-- GIVEN REQUEST --
Determine how many lines of the entries contain "object". Reply with that number alone.

-- DATA TO USE --
◇ ◇ ◇ ◇

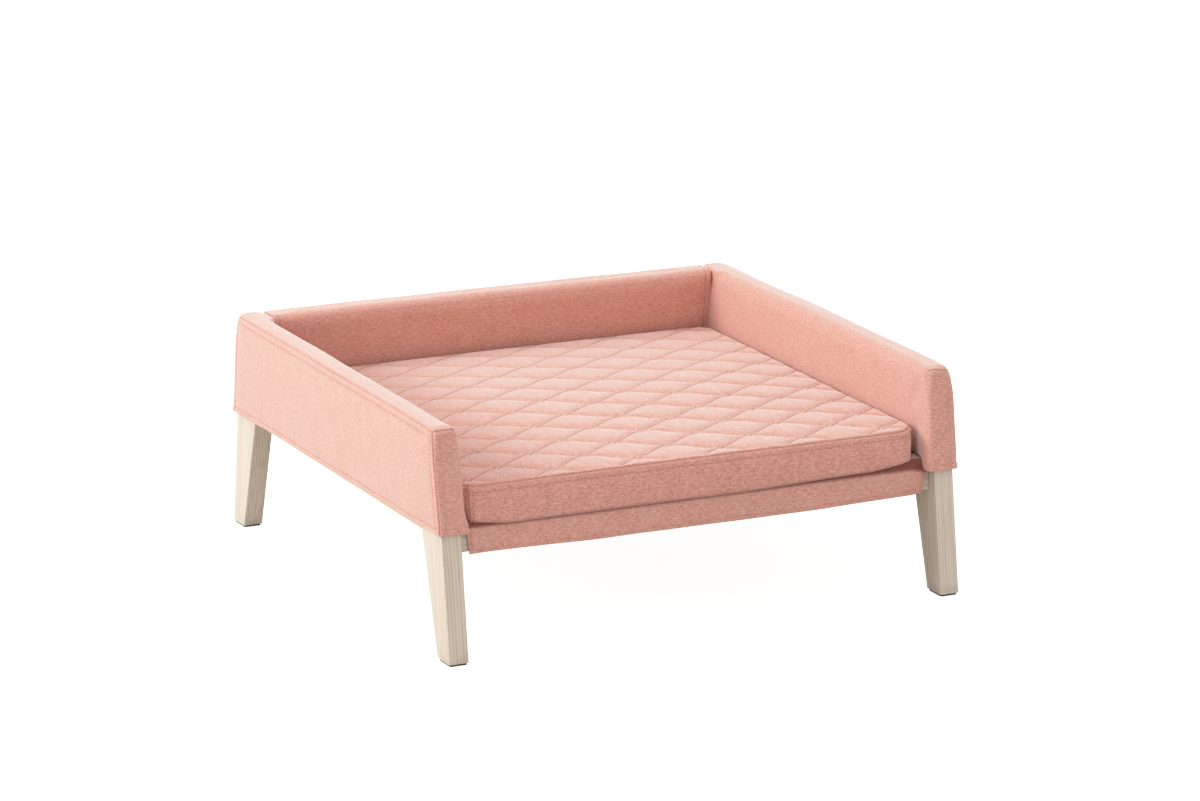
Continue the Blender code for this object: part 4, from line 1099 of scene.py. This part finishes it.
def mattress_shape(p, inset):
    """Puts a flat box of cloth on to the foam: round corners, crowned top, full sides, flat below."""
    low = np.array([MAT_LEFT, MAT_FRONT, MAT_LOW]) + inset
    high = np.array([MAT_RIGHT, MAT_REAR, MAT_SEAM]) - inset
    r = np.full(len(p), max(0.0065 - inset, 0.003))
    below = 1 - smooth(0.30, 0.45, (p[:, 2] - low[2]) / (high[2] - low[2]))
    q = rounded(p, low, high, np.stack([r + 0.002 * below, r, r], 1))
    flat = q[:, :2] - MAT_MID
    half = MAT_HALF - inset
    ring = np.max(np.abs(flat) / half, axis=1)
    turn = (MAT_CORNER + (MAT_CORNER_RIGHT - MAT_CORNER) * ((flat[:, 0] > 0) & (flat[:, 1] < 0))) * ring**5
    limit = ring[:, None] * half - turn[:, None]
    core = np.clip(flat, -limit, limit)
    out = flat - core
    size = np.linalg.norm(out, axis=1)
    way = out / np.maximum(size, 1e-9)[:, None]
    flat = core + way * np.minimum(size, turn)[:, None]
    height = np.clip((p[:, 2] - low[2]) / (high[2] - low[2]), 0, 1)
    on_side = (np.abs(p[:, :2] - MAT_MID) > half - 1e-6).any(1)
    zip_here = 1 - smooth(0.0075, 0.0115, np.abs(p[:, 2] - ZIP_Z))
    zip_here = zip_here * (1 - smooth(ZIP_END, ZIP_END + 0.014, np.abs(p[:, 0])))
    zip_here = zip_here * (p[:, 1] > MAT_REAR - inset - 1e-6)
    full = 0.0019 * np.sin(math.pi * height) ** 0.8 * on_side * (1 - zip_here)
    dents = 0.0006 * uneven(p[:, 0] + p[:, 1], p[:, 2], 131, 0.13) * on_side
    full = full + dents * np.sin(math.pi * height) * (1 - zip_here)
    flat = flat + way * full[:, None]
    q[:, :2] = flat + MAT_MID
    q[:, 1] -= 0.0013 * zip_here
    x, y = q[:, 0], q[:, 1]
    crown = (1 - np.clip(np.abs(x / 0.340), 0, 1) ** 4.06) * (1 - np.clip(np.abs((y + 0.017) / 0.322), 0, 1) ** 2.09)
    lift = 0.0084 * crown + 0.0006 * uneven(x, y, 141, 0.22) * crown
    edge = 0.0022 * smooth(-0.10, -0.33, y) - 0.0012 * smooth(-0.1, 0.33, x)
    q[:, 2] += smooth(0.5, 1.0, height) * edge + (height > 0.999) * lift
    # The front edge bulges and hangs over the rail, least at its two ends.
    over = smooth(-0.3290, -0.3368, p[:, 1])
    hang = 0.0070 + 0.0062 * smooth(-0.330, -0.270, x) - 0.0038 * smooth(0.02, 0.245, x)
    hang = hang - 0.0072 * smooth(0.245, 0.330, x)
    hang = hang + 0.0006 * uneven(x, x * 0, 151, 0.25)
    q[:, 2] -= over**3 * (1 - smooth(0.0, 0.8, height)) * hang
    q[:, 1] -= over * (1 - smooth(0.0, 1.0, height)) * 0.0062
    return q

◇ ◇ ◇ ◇

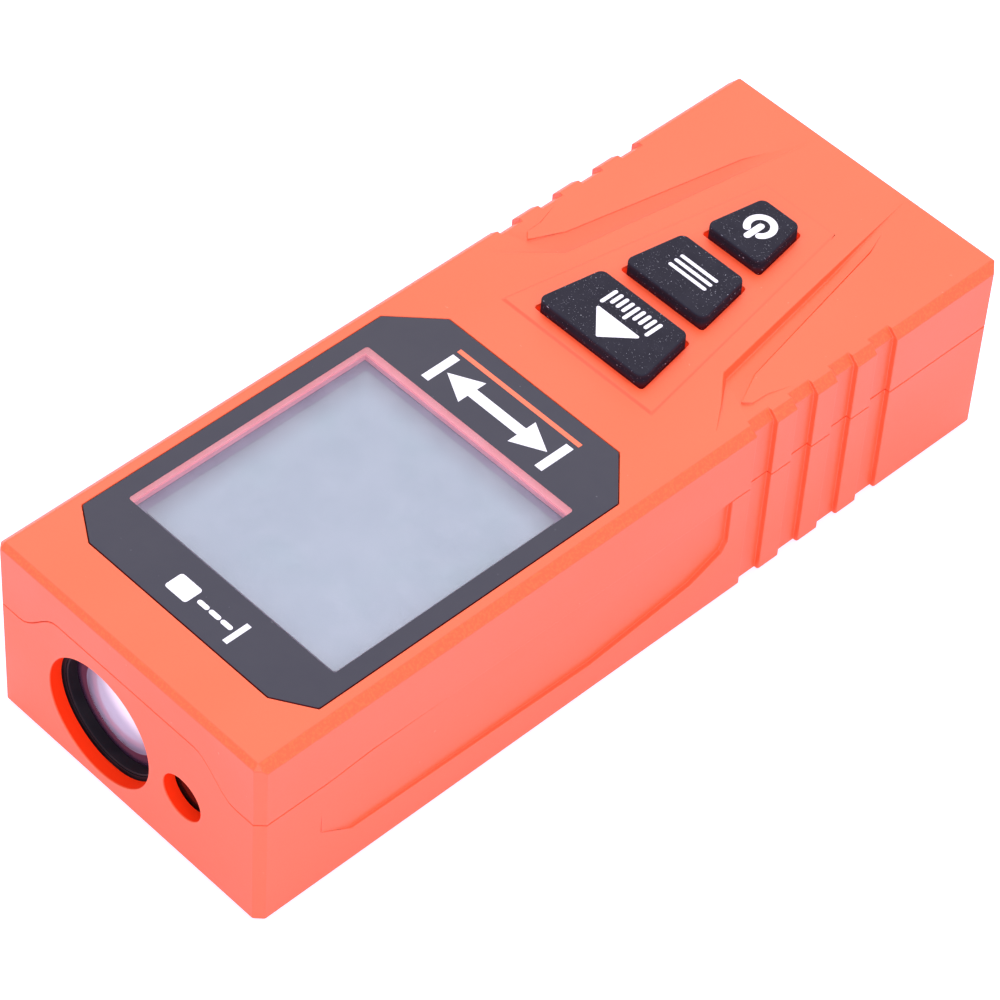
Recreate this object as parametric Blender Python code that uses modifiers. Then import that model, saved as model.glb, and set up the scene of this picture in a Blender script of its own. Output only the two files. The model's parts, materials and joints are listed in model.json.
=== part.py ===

◇ ◇ ◇ ◇

-- RESULT OF THE EXERCISE --
2